Menselijke leerschool

(GJE 11. 59, 9-14)
Zou er ooit een boven kunnen zijn als er geen beneden was? Of zou je iemand iets goeds kunnen doen, als er nooit iemand je hulp nodig had? Wat is dan een goede daad als niemand daar behoefte aan heeft? Of zou je een alwetende ooit iets kunnen leren dat hij eerder reeds niet wist?
Kijk, in een wereld waar een mens zichzelf moet vormen tot een waar kind van God, moet hem ook alle mogelijke goede en kwade gelegenheid ten dienste staan om de leer van God volledig uit te kunnen proberen.
Het moet warm en koud zijn, opdat de rijke gelegenheid krijgt om zijn arme en naakte broeder van kleren te voorzien. Zo ook moeten er armen zijn, opdat de rijken zich ook in de barmhartigheid en de armen zich in de dankbaarheid kunnen oefenen. Evenzo moeten er sterken en zwakken zijn om de sterken gelegenheid te geven de zwakken te ondersteunen, en om de zwakken in de deemoed van hun harten te laten erkennen dat zij zwak zijn. Zo moeten er in zeker opzicht ook dommen en wijzen zijn, omdat het licht van de wijzen anders voor niets zou zijn.

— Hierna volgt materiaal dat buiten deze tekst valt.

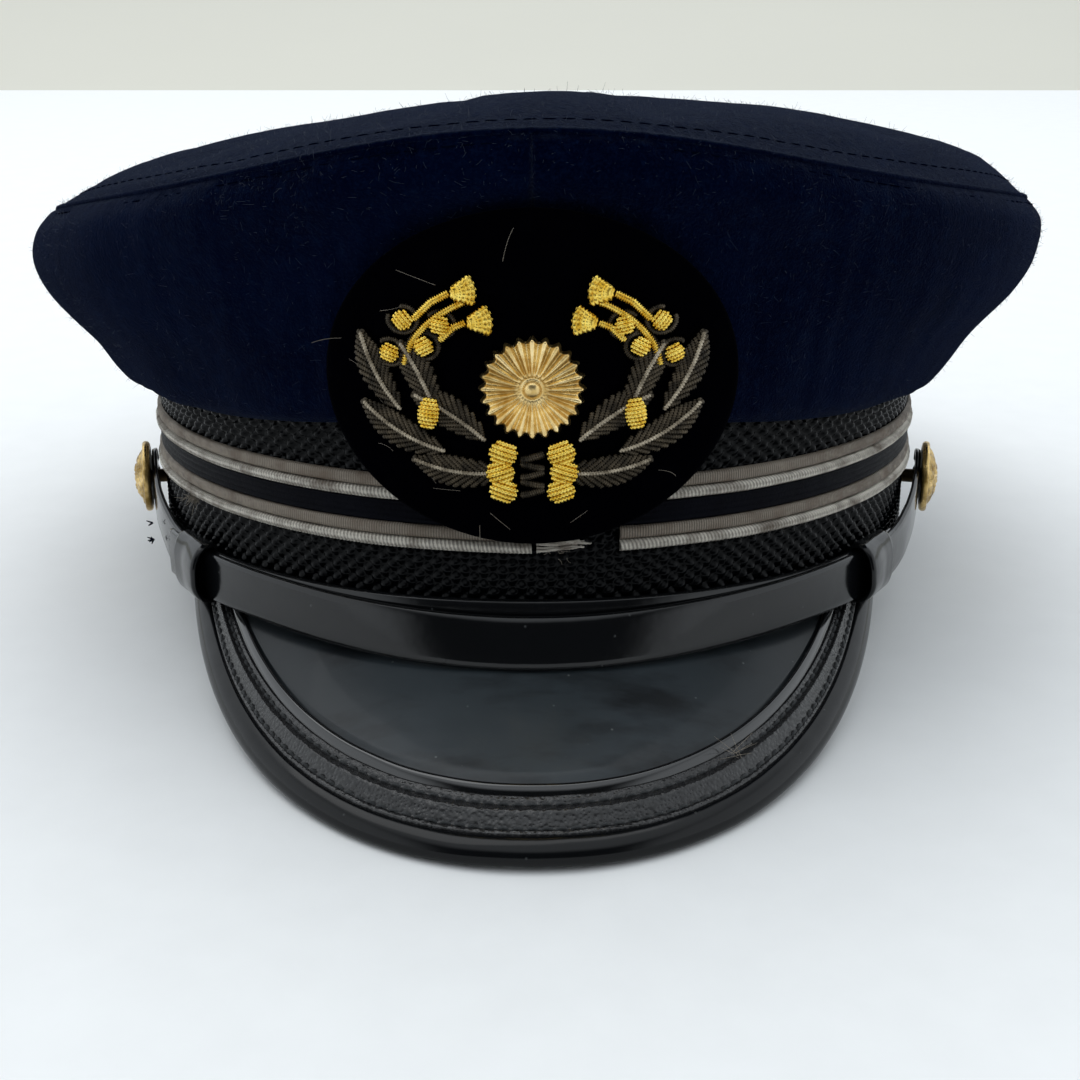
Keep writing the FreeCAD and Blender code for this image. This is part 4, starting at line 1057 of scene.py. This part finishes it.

Als er geen slechten waren, waaraan zou de goede dan kunnen afmeten of en in hoeverre hij werkelijk goed was?
Kortom, in dit instituut voor zelfontwikkeling van mensen tot vrije kinderen van God moeten er zich zoveel mogelijk voor- en tegensituaties voordoen, waardoor de kinderen zich grondig in alles kunnen oefenen en ontwikkelen, omdat ze anders onmogelijk ware, almachtige kinderen van de Allerhoogste zouden kunnen worden.
Zolang een mens niet bij alle mogelijke zaken en omstandigheden met geheel eigen macht de satan van het gevechtsterrein verdrijven kan, is hij nog geen volledig kind van God. Maar hoe zou hij ooit de overwinnaar van deze vijand kunnen worden, als men hem alle gelegenheid zou ontnemen om ook maar met een haar van de vijand in aanraking te komen?
Ja, het ware rijk van God kost veel strijd terwille van de algehele vrijheid van het eeuwige leven, en daarom moeten jullie tussen hemel en hel gelegenheid krijgen om te vechten.